Liputan6.com, Jakarta Kebijakan pemerintah memberikan subsidi gas 3 kilogram (kg) dinilai tidak efektif dan rawan penyelewangan, karena fokus subsidi hanya pada barang. Pemberian subsidi dinilai sebaiknya langsung diberikan kepada masyarakat, bahkan untuk jangka panjang subsidi tersebut sebaiknya dihapus.

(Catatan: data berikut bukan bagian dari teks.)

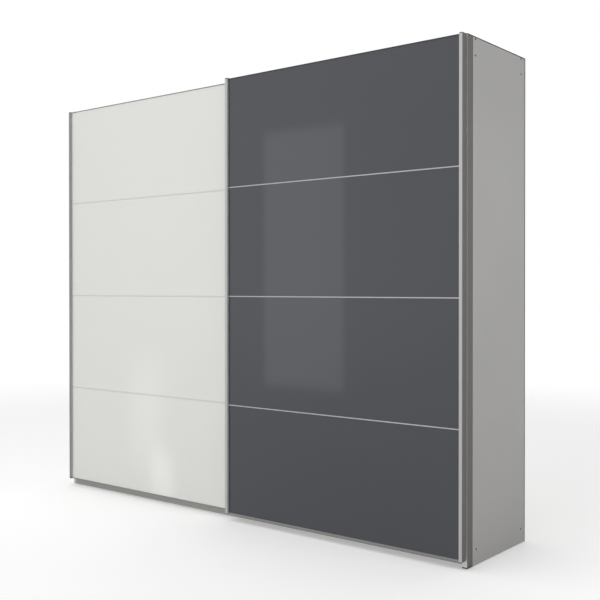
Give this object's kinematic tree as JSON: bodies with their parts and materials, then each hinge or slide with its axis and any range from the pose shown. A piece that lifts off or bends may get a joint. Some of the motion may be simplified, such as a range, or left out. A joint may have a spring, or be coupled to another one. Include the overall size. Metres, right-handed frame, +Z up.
{
  "type": "sliding door wardrobe",
  "caption": "Tall wide wardrobe with two hanging sliding doors, one of white panels and one of grey glass panels, over a carcass with shelves and hanging rails.",
  "frame": {"origin": "on the floor, below the middle of the wardrobe's whole box, doors closed", "axes": "+X along the width to the right as seen from the front, +Y towards the back, +Z up"},
  "size_m": [2.71, 0.62, 2.3],
  "materials": {
    "carcass_white": "melamine-faced board, matt pearl",
    "back_board": "lacquered hardboard",
    "aluminium_bright": "natural anodised, fine brushed",
    "aluminium_grey": "natural anodised, matt",
    "glass_grey": "back-painted grey glass, glossy",
    "panel_white": "white lacquered, satin gloss",
    "backing": "foil-faced particle board",
    "steel": "zinc-plated",
    "wheel_plastic": "nylon",
    "plastic_grey": "moulded, matt",
    "plastic_white": "moulded, matt",
    "rubber_dark": "matt"
  },
  "bodies": {
    "carcass": {"back_joint_strips": "plastic_white", "back_sheet_1": "back_board", "back_sheet_2": "back_board", "back_sheet_3": "back_board", "back_sheet_4": "back_board", "base_panel_left": "carcass_white", "base_panel_right": "carcass_white", "connector_bolts": "steel", "end_stops": "rubber_dark", "floor_glides": "plastic_white", "guide_rail": "aluminium_grey", "hanging_rail_left": "aluminium_bright", "hanging_rail_right": "aluminium_bright", "hanging_rail_supports": "plastic_grey", "hat_shelf_left": "carcass_white", "hat_shelf_right": "carcass_white", "middle_partition": "carcass_white", "rail_end_plates": "steel", "rear_plinths": "carcass_white", "rear_stretchers": "carcass_white", "running_rail": "aluminium_grey", "shelf_pins": "steel", "side_panel_left": "carcass_white", "side_panel_right": "carcass_white", "side_trim": "aluminium_grey", "side_trim_caps": "plastic_grey", "top_panel_left": "carcass_white", "top_panel_right": "carcass_white"},
    "front_door": {"front_door_backing_board": "backing", "front_door_bottom_profile": "aluminium_bright", "front_door_carriages": "steel", "front_door_dividers": "aluminium_bright", "front_door_guide_shoes": "plastic_grey", "front_door_panel_1": "glass_grey", "front_door_panel_2": "glass_grey", "front_door_panel_3": "glass_grey", "front_door_panel_4": "glass_grey", "front_door_stile_left": "aluminium_bright", "front_door_stile_right": "aluminium_bright", "front_door_top_profile": "aluminium_bright"},
    "front_door_wheel_1": {"front_door_wheel_1": "wheel_plastic"},
    "front_door_wheel_2": {"front_door_wheel_2": "wheel_plastic"},
    "front_door_wheel_3": {"front_door_wheel_3": "wheel_plastic"},
    "front_door_wheel_4": {"front_door_wheel_4": "wheel_plastic"},
    "rear_door": {"rear_door_backing_board": "backing", "rear_door_bottom_profile": "aluminium_bright", "rear_door_carriages": "steel", "rear_door_dividers": "aluminium_bright", "rear_door_guide_shoes": "plastic_grey", "rear_door_panel_1": "panel_white", "rear_door_panel_2": "panel_white", "rear_door_panel_3": "panel_white", "rear_door_panel_4": "panel_white", "rear_door_stile_left": "aluminium_bright", "rear_door_stile_right": "aluminium_bright", "rear_door_top_profile": "aluminium_bright"},
    "rear_door_wheel_1": {"rear_door_wheel_1": "wheel_plastic"},
    "rear_door_wheel_2": {"rear_door_wheel_2": "wheel_plastic"},
    "rear_door_wheel_3": {"rear_door_wheel_3": "wheel_plastic"},
    "rear_door_wheel_4": {"rear_door_wheel_4": "wheel_plastic"}
  },
  "joints": [
    {"name": "front_door_slide", "type": "slide", "parent": "carcass", "child": "front_door", "axis": [1, 0, 0], "range_m": [-1.341, 0]},
    {"name": "rear_door_slide", "type": "slide", "parent": "carcass", "child": "rear_door", "axis": [1, 0, 0], "range_m": [0, 1.31]},
    {"name": "front_door_wheel_1_spin", "type": "hinge", "parent": "front_door", "child": "front_door_wheel_1", "pos_m": [0.04, -0.197, 2.2603], "axis": [0, 1, 0], "range_deg": [-5140, 10]},
    {"name": "front_door_wheel_2_spin", "type": "hinge", "parent": "front_door", "child": "front_door_wheel_2", "pos_m": [0.12, -0.197, 2.2603], "axis": [0, 1, 0], "range_deg": [-5140, 10]},
    {"name": "front_door_wheel_3_spin", "type": "hinge", "parent": "front_door", "child": "front_door_wheel_3", "pos_m": [1.221, -0.197, 2.2603], "axis": [0, 1, 0], "range_deg": [-5140, 10]},
    {"name": "front_door_wheel_4_spin", "type": "hinge", "parent": "front_door", "child": "front_door_wheel_4", "pos_m": [1.301, -0.197, 2.2603], "axis": [0, 1, 0], "range_deg": [-5140, 10]},
    {"name": "rear_door_wheel_1_spin", "type": "hinge", "parent": "rear_door", "child": "rear_door_wheel_1", "pos_m": [-1.301, -0.197, 2.2053], "axis": [0, 1, 0], "range_deg": [-10, 5020]},
    {"name": "rear_door_wheel_2_spin", "type": "hinge", "parent": "rear_door", "child": "rear_door_wheel_2", "pos_m": [-1.221, -0.197, 2.2053], "axis": [0, 1, 0], "range_deg": [-10, 5020]},
    {"name": "rear_door_wheel_3_spin", "type": "hinge", "parent": "rear_door", "child": "rear_door_wheel_3", "pos_m": [-0.12, -0.197, 2.2053], "axis": [0, 1, 0], "range_deg": [-10, 5020]},
    {"name": "rear_door_wheel_4_spin", "type": "hinge", "parent": "rear_door", "child": "rear_door_wheel_4", "pos_m": [-0.04, -0.197, 2.2053], "axis": [0, 1, 0], "range_deg": [-10, 5020]}
  ],
  "couplings": [
    {"joint": "front_door_wheel_1_spin", "follows": "front_door_slide", "rad_per_m": 66.667},
    {"joint": "front_door_wheel_2_spin", "follows": "front_door_slide", "rad_per_m": 66.667},
    {"joint": "front_door_wheel_3_spin", "follows": "front_door_slide", "rad_per_m": 66.667},
    {"joint": "front_door_wheel_4_spin", "follows": "front_door_slide", "rad_per_m": 66.667},
    {"joint": "rear_door_wheel_1_spin", "follows": "rear_door_slide", "rad_per_m": 66.667},
    {"joint": "rear_door_wheel_2_spin", "follows": "rear_door_slide", "rad_per_m": 66.667},
    {"joint": "rear_door_wheel_3_spin", "follows": "rear_door_slide", "rad_per_m": 66.667},
    {"joint": "rear_door_wheel_4_spin", "follows": "rear_door_slide", "rad_per_m": 66.667}
  ]
}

Dosen Ekonomi, Energi dan Sumber Daya Mineral Universitas Indonesia, Berly Martawardaya, mengatakan penyaluran gas 3 kg yang disubsidi pemerintah sangat rentan tidak tepat sasaran. Dengan demikian, realisasi janji-janji pemerintah mengenai subsidi tepat sasaran mengenai kartu subsidi perlu segera terwujud.
Baca Juga
Advertisement
“Subsidi LPG 3 kg jangan sampai salah sasaran. Ini sangat rentan sekali buat bocor karena belum ada pengawasannya. Janji-janji kartu dari mulai LPG, BBM, itu realisasinya sampai saat ini belum berjalan. Jangan sampai LPG 3kg ini bisa dinikmati oleh restoran-restoran yang menghabiskan ratusan tabung padahal mereka untungnya sudah banyak,” ujar dia di Jakarta, Rabu (18/10/2017).
Adapun pagu subsidi LPG pada Anggaran Pendapatan dan Belanja Negara (APBN) 2017, ditetapkan Rp 20 triliun dengan asumsi program subsidi langsung LPG dimulai secara bertahap pada 2017.
Diperkirakan, bila penyaluran dibatasi secara penuh, subsidi LPG akan turun menjadi Rp 15 triliun. Penurunan angka subsidi karena berkurangnya jumlah rumah tangga penerima yang semula 54,9 juta rumah tangga menjadi 26 juta rumah tangga karena gas 3 kg hanya dinikmati rumah tangga miskin dan 2,3 juta usaha mikro.
Dalam APBN Perubahan 2016, kuota gas 3 kg ditetapkan 6,25 juta ton dan pada 2017 ditetapkan 7,096 juta ton.
Dalam perjalanannya, konsumsi gas 3 kg dinilai tidak tepat sasaran. Sesuai ketentuan, gas 3 kg diperuntukan bagi masyarakat miskin dan usaha kecil dan mikro. Namun di lapangan, gas 3 kg digunakan oleh rumah tangga menengah dan mapan, pertanian, peternakan, bahkan jasa laundry pakaian.
“Selama ini gas 3 kg dikonsumsi siapa saja karena tidak diatur dengan mekanisme distribusi tertutup sehingga konsumsi terus meningkat. Ini juga kan jadi cost bagi Pertamina,” ujar Berly.